**TASK GOAL**: Give every line below again, exactly.
══ LISTED ENTRIES
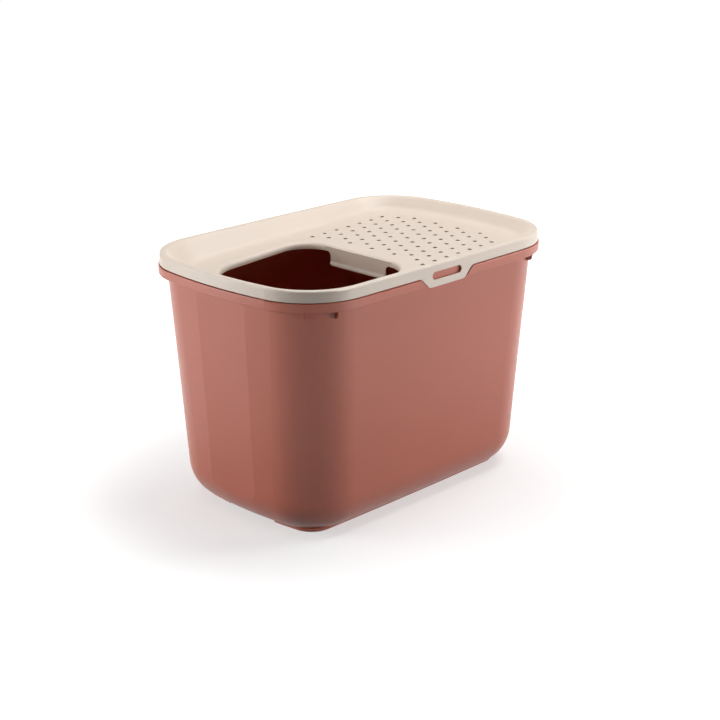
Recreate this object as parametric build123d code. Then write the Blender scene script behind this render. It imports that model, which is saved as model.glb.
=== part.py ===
from build123d import *
import math
import os

# Top-entry cat litter box: a deep tapered tub, a dished lid with an entry hole and
# drain holes, and two latch tabs that hang from the lid's skirt. Millimetres.
# X runs along the length (entry hole towards -X), Y across, Z up from the floor.

# ---- overall size, measured over the tub's collar and the lid's rim
LENGTH = 585.0
WIDTH = 390.0
HEIGHT = 395.0
OVERCUT = 20.0
CORNER_R = 104.0
END_BOW = 5.5
SIDE_BOW = 1.5

# ---- tub
WALL = 2.5
DRAFT = 3.15
RIM_Z = 387.0
RIM_INSET = 12.0
BASE_CORNER_R = 125.0
BASE_FILLET = 60.5
BASE_Z = 7.0
COLLAR_TOP = 377.0
COLLAR_BOTTOM = 363.4
COLLAR_ROUND = 1.0
COLLAR_CHAMFER = 0.8
FOOT_WIDTH = 14.0
FOOT_ROUND = 6.0
FOOT_GAP = 54.0
FLAT_HALF = 53.0
RIB_THICK = 2.4
RIB_BOTTOM = 350.0
RIB_TOP_SETBACK = 1.5
RIB_LOW_SETBACK = 3.5
RIB_ANGLES = (40.5, 70.0)

# ---- lid
LID_WALL = 2.4
SKIRT_BOTTOM = 378.4
SKIRT_INSET = 1.5
SKIRT_DRAFT = 2.7
RIM_ROUND = 2.8
INNER_RIM_ROUND = 6.0
DISH_INSET = 12.0
DISH_SLOPE = 45.0
DISH_ROUND = 20.0
DISH_DEPTH_FLOOR = 55.0
PANEL_Z = 372.2
PANEL_X = 120.0
PANEL_RISE = 0.026
HOLE_D = 7.4
HOLE_LEAD = 0.5
HOLE_PITCH = 27.4
ROW_PITCH = 24.0
HOLES_PER_ROW = 7
OUTER_ROW = 5
MIDDLE_X = 123.6

# ---- entry hole
ENTRY_FRONT_X = 9.0
ENTRY_BACK_X = -217.0
ENTRY_FRONT_HALF = 120.0
ENTRY_BACK_HALF = 104.0
ENTRY_FRONT_R = 48.0
ENTRY_BACK_R = 64.0
ENTRY_ROUND = 6.5
ENTRY_REACH = 8.5
FLANGE_DEPTH = 9.8
APRON_HALF = 60.0
APRON_BOTTOM = 338.4
APRON_ROUND = 8.0
APRON_ROOT = 12.0
APRON_OVERLAP = 2.5
LIP_REACH = 3.6
LIP_HEIGHT = 5.0

# ---- latch tabs
TAB_TOP_HALF = 57.0
TAB_BOTTOM_HALF = 39.0
TAB_BOTTOM = 361.2
TAB_ROUND = 12.0
SLOT_Z = 377.4
SLOT_HALF = 32.5
SLOT_HEIGHT = 12.0
TAB_GAP = 0.1
NOTCH_GAP = 1.6
POCKET_INSET = 5.0
BACKING_THICK = 2.0
BACKING_REACH = 9.0
BOSS_HALF = 31.0
BOSS_HEIGHT = 10.4

# ---- the plan outline: two bowed ends, two bowed sides, four round corners
HALF_L = LENGTH / 2
HALF_W = WIDTH / 2
END_R = ((HALF_W - CORNER_R) ** 2 + END_BOW ** 2) / (2 * END_BOW)
SIDE_R = ((HALF_L - CORNER_R) ** 2 + SIDE_BOW ** 2) / (2 * SIDE_BOW)


def corner_centre():
    """Centre of the corner arc that is tangent to the end arc and the side arc."""
    x = HALF_L - CORNER_R
    y = HALF_W - CORNER_R
    for _ in range(60):
        x = HALF_L - END_R + math.sqrt((END_R - CORNER_R) ** 2 - y * y)
        y = HALF_W - SIDE_R + math.sqrt((SIDE_R - CORNER_R) ** 2 - x * x)
    return x, y


CX, CY = corner_centre()
END_ANGLE = math.atan2(CY, CX - (HALF_L - END_R))
SIDE_ANGLE = math.atan2(CY - (HALF_W - SIDE_R), CX)


def bow_radii(corner):
    """Radii of the end arc and the side arc that meet corners of another radius tangentially."""
    end_rise = 1 - math.cos(END_ANGLE)
    side_rise = 1 - math.sin(SIDE_ANGLE)
    end_run = math.sin(END_ANGLE)
    side_run = math.cos(SIDE_ANGLE)
    length = HALF_L + corner * (side_run - math.cos(END_ANGLE))
    width = HALF_W + corner * (end_run - math.sin(SIDE_ANGLE))
    scale = end_rise * side_rise - side_run * end_run
    end_r = (length * side_rise - side_run * width) / scale
    side_r = (end_rise * width - end_run * length) / scale
    return end_r, side_r


def outline(inset, z, corner=CORNER_R):
    """Face of the plan outline, moved inwards by inset, at height z."""
    pi = math.pi
    end_r, side_r = bow_radii(corner)
    cx = (side_r - corner) * math.cos(SIDE_ANGLE)
    cy = (end_r - corner) * math.sin(END_ANGLE)
    arcs = []
    for turn, side in ((0, 1), (pi, -1)):
        arcs.append((side * (HALF_L - end_r), 0, end_r, turn - END_ANGLE, turn + END_ANGLE))
        arcs.append((side * cx, side * cy, corner, turn + END_ANGLE, turn + SIDE_ANGLE))
        arcs.append((0, side * (HALF_W - side_r), side_r, turn + SIDE_ANGLE, turn + pi - SIDE_ANGLE))
        arcs.append((-side * cx, side * cy, corner, turn + pi - SIDE_ANGLE, turn + pi - END_ANGLE))
    edges = []
    for x, y, radius, start, end in arcs:
        points = []
        for angle in (start, (start + end) / 2, end):
            points.append((x + (radius - inset) * math.cos(angle), y + (radius - inset) * math.sin(angle), z))
        edges.append(ThreePointArc(*points))
    return make_face(edges)


def prism(inset, z_top, z_bottom, draft=0.0):
    """Solid below the outline at z_top that narrows by draft degrees down to z_bottom."""
    narrowing = (z_top - z_bottom) * math.tan(math.radians(draft))
    if draft == 0:
        return extrude(outline(inset, z_top), amount=z_top - z_bottom, dir=(0, 0, -1))
    return loft([outline(inset, z_top), outline(inset + narrowing, z_bottom)], ruled=True)


def box_between(low, high):
    """Box from its lowest corner to its highest corner."""
    size = [high[i] - low[i] for i in range(3)]
    middle = [(high[i] + low[i]) / 2 for i in range(3)]
    return Location(middle) * Box(*size)


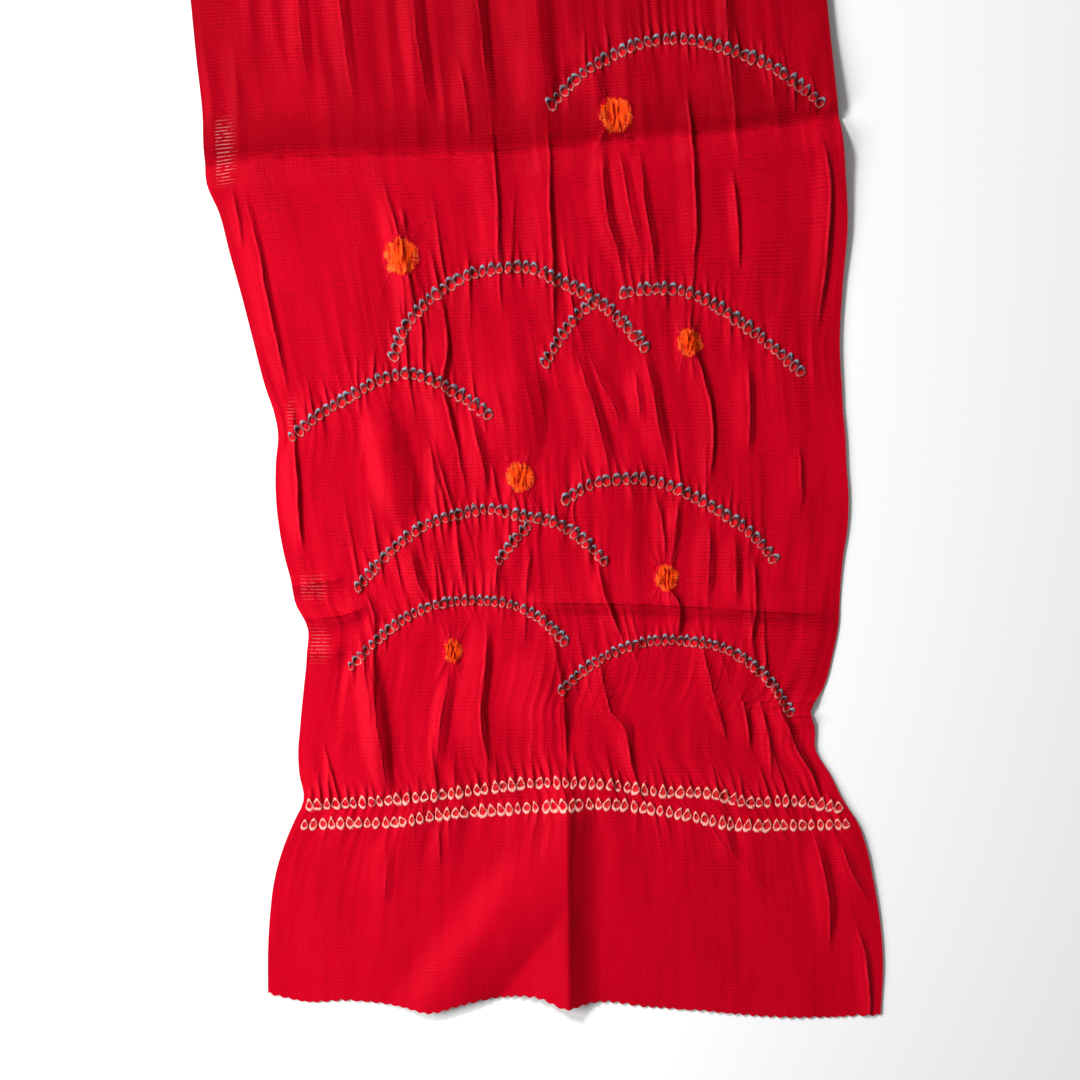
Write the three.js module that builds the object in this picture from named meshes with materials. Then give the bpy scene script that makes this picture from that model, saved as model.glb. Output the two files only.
════
**REPLY**:
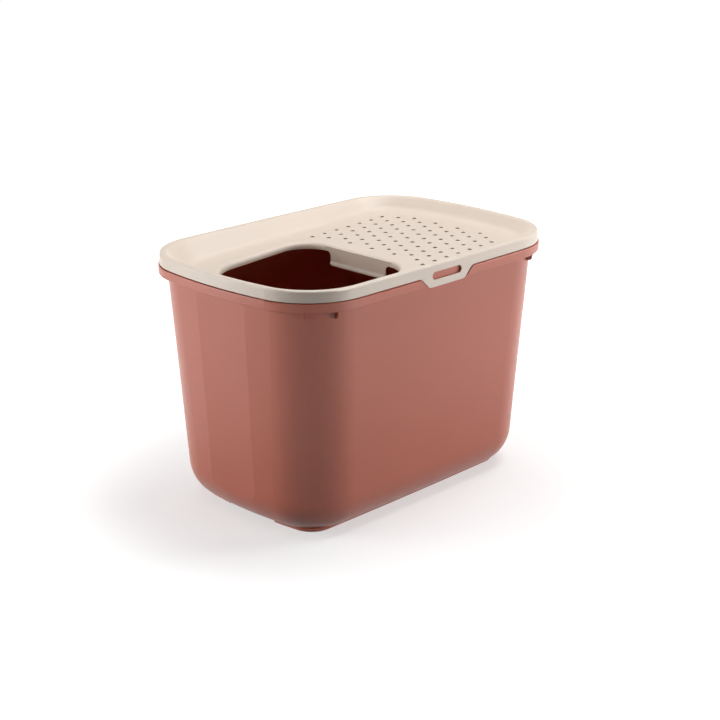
Recreate this object as parametric build123d code. Then write the Blender scene script behind this render. It imports that model, which is saved as model.glb.
=== part.py ===
from build123d import *
import math
import os

# Top-entry cat litter box: a deep tapered tub, a dished lid with an entry hole and
# drain holes, and two latch tabs that hang from the lid's skirt. Millimetres.
# X runs along the length (entry hole towards -X), Y across, Z up from the floor.

# ---- overall size, measured over the tub's collar and the lid's rim
LENGTH = 585.0
WIDTH = 390.0
HEIGHT = 395.0
OVERCUT = 20.0
CORNER_R = 104.0
END_BOW = 5.5
SIDE_BOW = 1.5

# ---- tub
WALL = 2.5
DRAFT = 3.15
RIM_Z = 387.0
RIM_INSET = 12.0
BASE_CORNER_R = 125.0
BASE_FILLET = 60.5
BASE_Z = 7.0
COLLAR_TOP = 377.0
COLLAR_BOTTOM = 363.4
COLLAR_ROUND = 1.0
COLLAR_CHAMFER = 0.8
FOOT_WIDTH = 14.0
FOOT_ROUND = 6.0
FOOT_GAP = 54.0
FLAT_HALF = 53.0
RIB_THICK = 2.4
RIB_BOTTOM = 350.0
RIB_TOP_SETBACK = 1.5
RIB_LOW_SETBACK = 3.5
RIB_ANGLES = (40.5, 70.0)

# ---- lid
LID_WALL = 2.4
SKIRT_BOTTOM = 378.4
SKIRT_INSET = 1.5
SKIRT_DRAFT = 2.7
RIM_ROUND = 2.8
INNER_RIM_ROUND = 6.0
DISH_INSET = 12.0
DISH_SLOPE = 45.0
DISH_ROUND = 20.0
DISH_DEPTH_FLOOR = 55.0
PANEL_Z = 372.2
PANEL_X = 120.0
PANEL_RISE = 0.026
HOLE_D = 7.4
HOLE_LEAD = 0.5
HOLE_PITCH = 27.4
ROW_PITCH = 24.0
HOLES_PER_ROW = 7
OUTER_ROW = 5
MIDDLE_X = 123.6

# ---- entry hole
ENTRY_FRONT_X = 9.0
ENTRY_BACK_X = -217.0
ENTRY_FRONT_HALF = 120.0
ENTRY_BACK_HALF = 104.0
ENTRY_FRONT_R = 48.0
ENTRY_BACK_R = 64.0
ENTRY_ROUND = 6.5
ENTRY_REACH = 8.5
FLANGE_DEPTH = 9.8
APRON_HALF = 60.0
APRON_BOTTOM = 338.4
APRON_ROUND = 8.0
APRON_ROOT = 12.0
APRON_OVERLAP = 2.5
LIP_REACH = 3.6
LIP_HEIGHT = 5.0

# ---- latch tabs
TAB_TOP_HALF = 57.0
TAB_BOTTOM_HALF = 39.0
TAB_BOTTOM = 361.2
TAB_ROUND = 12.0
SLOT_Z = 377.4
SLOT_HALF = 32.5
SLOT_HEIGHT = 12.0
TAB_GAP = 0.1
NOTCH_GAP = 1.6
POCKET_INSET = 5.0
BACKING_THICK = 2.0
BACKING_REACH = 9.0
BOSS_HALF = 31.0
BOSS_HEIGHT = 10.4

# ---- the plan outline: two bowed ends, two bowed sides, four round corners
HALF_L = LENGTH / 2
HALF_W = WIDTH / 2
END_R = ((HALF_W - CORNER_R) ** 2 + END_BOW ** 2) / (2 * END_BOW)
SIDE_R = ((HALF_L - CORNER_R) ** 2 + SIDE_BOW ** 2) / (2 * SIDE_BOW)


def corner_centre():
    """Centre of the corner arc that is tangent to the end arc and the side arc."""
    x = HALF_L - CORNER_R
    y = HALF_W - CORNER_R
    for _ in range(60):
        x = HALF_L - END_R + math.sqrt((END_R - CORNER_R) ** 2 - y * y)
        y = HALF_W - SIDE_R + math.sqrt((SIDE_R - CORNER_R) ** 2 - x * x)
    return x, y


CX, CY = corner_centre()
END_ANGLE = math.atan2(CY, CX - (HALF_L - END_R))
SIDE_ANGLE = math.atan2(CY - (HALF_W - SIDE_R), CX)


def bow_radii(corner):
    """Radii of the end arc and the side arc that meet corners of another radius tangentially."""
    end_rise = 1 - math.cos(END_ANGLE)
    side_rise = 1 - math.sin(SIDE_ANGLE)
    end_run = math.sin(END_ANGLE)
    side_run = math.cos(SIDE_ANGLE)
    length = HALF_L + corner * (side_run - math.cos(END_ANGLE))
    width = HALF_W + corner * (end_run - math.sin(SIDE_ANGLE))
    scale = end_rise * side_rise - side_run * end_run
    end_r = (length * side_rise - side_run * width) / scale
    side_r = (end_rise * width - end_run * length) / scale
    return end_r, side_r


def outline(inset, z, corner=CORNER_R):
    """Face of the plan outline, moved inwards by inset, at height z."""
    pi = math.pi
    end_r, side_r = bow_radii(corner)
    cx = (side_r - corner) * math.cos(SIDE_ANGLE)
    cy = (end_r - corner) * math.sin(END_ANGLE)
    arcs = []
    for turn, side in ((0, 1), (pi, -1)):
        arcs.append((side * (HALF_L - end_r), 0, end_r, turn - END_ANGLE, turn + END_ANGLE))
        arcs.append((side * cx, side * cy, corner, turn + END_ANGLE, turn + SIDE_ANGLE))
        arcs.append((0, side * (HALF_W - side_r), side_r, turn + SIDE_ANGLE, turn + pi - SIDE_ANGLE))
        arcs.append((-side * cx, side * cy, corner, turn + pi - SIDE_ANGLE, turn + pi - END_ANGLE))
    edges = []
    for x, y, radius, start, end in arcs:
        points = []
        for angle in (start, (start + end) / 2, end):
            points.append((x + (radius - inset) * math.cos(angle), y + (radius - inset) * math.sin(angle), z))
        edges.append(ThreePointArc(*points))
    return make_face(edges)


def prism(inset, z_top, z_bottom, draft=0.0):
    """Solid below the outline at z_top that narrows by draft degrees down to z_bottom."""
    narrowing = (z_top - z_bottom) * math.tan(math.radians(draft))
    if draft == 0:
        return extrude(outline(inset, z_top), amount=z_top - z_bottom, dir=(0, 0, -1))
    return loft([outline(inset, z_top), outline(inset + narrowing, z_bottom)], ruled=True)


def box_between(low, high):
    """Box from its lowest corner to its highest corner."""
    size = [high[i] - low[i] for i in range(3)]
    middle = [(high[i] + low[i]) / 2 for i in range(3)]
    return Location(middle) * Box(*size)


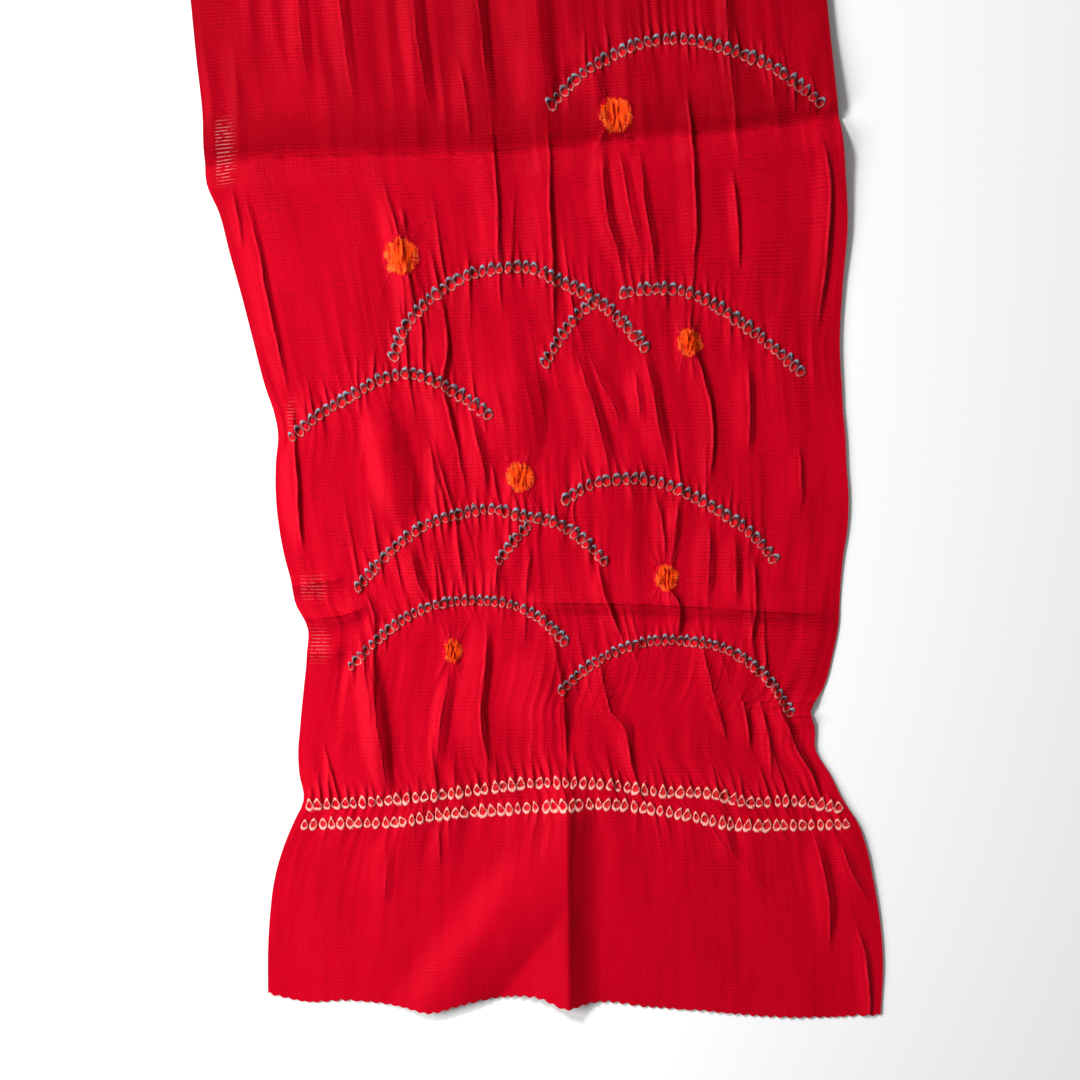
Write the three.js module that builds the object in this picture from named meshes with materials. Then give the bpy scene script that makes this picture from that model, saved as model.glb. Output the two files only.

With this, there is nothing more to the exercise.